What I’ve done is: Grading data structures exams (appropriately enough), I’d grab a handful of them, and grade them, and then sort the little stack. Then I’d put it aside to deal with later.

Eventually I realized I was running out of desk space, so I started merging little stacks of around equal size.

So the base case wasn’t 1 element, but that’s conventional for actual implementations. And the splitting wasn’t quite recursive I guess. But partial credit at least.

makeset · on Jan 16, 2023

Because without the insertion cost of fixed locations, insertion sort is also NlogN: just a binary search per element.

bee_rider · on Jan 16, 2023

Hey wait, good point, what the heck kind of data structure even is a stack of papers? You can insert like a linked list but hop around like an array.

adwn · on Jan 16, 2023

Only for reasonably small stacks. Insertions at random indices won't stay O(1) when you're dealing with 100k pages and more – i.e., when you can't pick them up in one movement.

bee_rider · on Jan 16, 2023

I guess such a stack would fall over quickly, resulting in a heap. But again not the programming one.

adrianmonk · on Jan 16, 2023

Ironically, the answer isn't a stack.

derefr · on Jan 16, 2023

I think most people would shortcut the "recursive task-spawning" part by just taking all the pages and spreading them out individually side-by-side on a work surface.

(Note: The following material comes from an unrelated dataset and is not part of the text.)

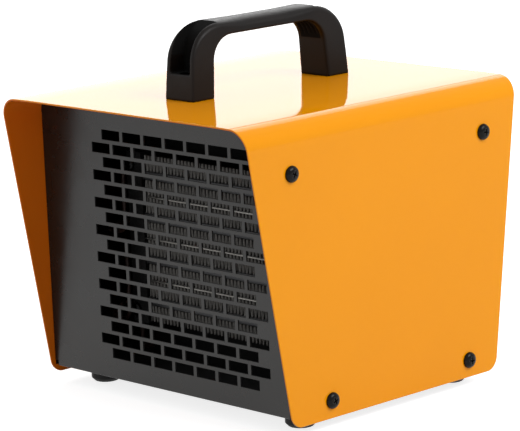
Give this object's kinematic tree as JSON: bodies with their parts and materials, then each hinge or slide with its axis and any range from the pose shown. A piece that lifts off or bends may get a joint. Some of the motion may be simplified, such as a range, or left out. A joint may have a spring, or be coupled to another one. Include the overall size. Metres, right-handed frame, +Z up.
{
  "type": "forced air heater",
  "caption": "Box-shaped ceramic fan heater: sheet casing over a black slotted chassis, bridge handle on top, rear controls, rubber feet.",
  "frame": {"origin": "on the floor under the middle of the bounding box, which is the middle of the flat top front to back and side to side", "axes": "+Z up; -Y to the front, where the slotted panel blows; +Y to the rear with the controls and the cord gland; +X to the side that is to the right when the front is seen"},
  "size_m": [0.2056, 0.211, 0.2138],
  "materials": {
    "orange_enamel": "glossy orange baked enamel on sheet steel",
    "black_enamel": "semi-gloss black baked enamel on sheet steel",
    "black_screw_paint": "black coated steel screws",
    "black_nylon": "fine-grained black nylon moulding",
    "black_rubber": "black rubber",
    "zinc_steel": "zinc plated steel",
    "fin_aluminium": "bright rolled aluminium strip",
    "dark_tube_aluminium": "dark coated aluminium tube",
    "heating_ceramic": "dark grey fired ceramic",
    "black_moulding": "black glass-filled moulding",
    "cast_aluminium": "black painted die casting",
    "motor_laminations": "stamped laminations",
    "copper": "enamelled copper winding",
    "sintered_bronze": "sintered bronze",
    "terminal_brass": "tinned brass",
    "brown_moulding": "brown phenolic moulding",
    "white_nylon": "natural nylon moulding",
    "wire_silicone": "dark brown silicone insulated wire"
  },
  "bodies": {
    "housing": {"air_duct": "black_enamel", "base_nuts": "zinc_steel", "base_screws": "zinc_steel", "block_screws": "zinc_steel", "casing_screws": "black_screw_paint", "clamp_screws": "terminal_brass", "cutout_screws": "zinc_steel", "cutout_terminals": "terminal_brass", "earth_nuts": "zinc_steel", "earth_stud": "zinc_steel", "fan_bearings": "sintered_bronze", "fan_frame": "cast_aluminium", "fan_nuts": "zinc_steel", "fan_screws": "zinc_steel", "fan_stator": "motor_laminations", "fan_windings": "copper", "foot_screws": "zinc_steel", "front_chassis": "black_enamel", "gland_body": "black_nylon", "gland_cap": "black_nylon", "gland_locknut": "black_nylon", "gland_seal": "black_rubber", "handle": "black_nylon", "handle_nuts": "zinc_steel", "handle_screws": "black_screw_paint", "handle_washers": "black_screw_paint", "heater_bracket": "black_enamel", "heater_nuts": "zinc_steel", "heater_screws": "black_screw_paint", "internal_wires": "wire_silicone", "outer_casing": "orange_enamel", "overheat_cutout": "brown_moulding", "ptc_electrodes": "terminal_brass", "ptc_end_frames": "black_moulding", "ptc_fins": "fin_aluminium", "ptc_joint_plates": "fin_aluminium", "ptc_stones": "heating_ceramic", "ptc_tubes": "dark_tube_aluminium", "rear_panel": "black_enamel", "rubber_feet": "black_rubber", "selector_screws": "zinc_steel", "selector_switch": "black_moulding", "selector_terminals": "terminal_brass", "terminal_block": "white_nylon", "thermostat_bimetal": "terminal_brass", "thermostat_body": "black_moulding", "thermostat_screws": "zinc_steel", "thermostat_terminals": "terminal_brass"},
    "impeller": {"fan_impeller": "black_moulding", "fan_shaft": "zinc_steel", "fan_rotor": "motor_laminations", "fan_shaft_clip": "zinc_steel"},
    "selector": {"selector_knob": "black_nylon", "selector_spindle": "zinc_steel"},
    "thermostat": {"thermostat_knob": "black_nylon", "thermostat_spindle": "zinc_steel"}
  },
  "joints": [
    {"name": "impeller_spin", "type": "hinge", "parent": "housing", "child": "impeller", "pos_m": [0.01311, 0.06, 0.08848], "axis": [0, 1, 0], "continuous": true},
    {"name": "selector_turn", "type": "hinge", "parent": "housing", "child": "selector", "pos_m": [-0.07284, 0.09, 0.088], "axis": [0, -1, 0], "range_deg": [0, 135]},
    {"name": "thermostat_turn", "type": "hinge", "parent": "housing", "child": "thermostat", "pos_m": [-0.07284, 0.09, 0.132], "axis": [0, -1, 0], "range_deg": [0, 270]}
  ]
}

dataflow · on Jan 16, 2023

That's why I said it's like the iterative version of mergesort, which goes bottom-up. People don't divide things in half like in traditional recursive mergesort, is what I was saying.

dhosek · on Jan 16, 2023

When I taught, I would sort graded papers/tests using quick sort. Put all the a–l in on pile and m–z in the other, then do each pile into halves and manually sort the quarters. And since I knew what the sorted set looked like, finding pívot points was trivial.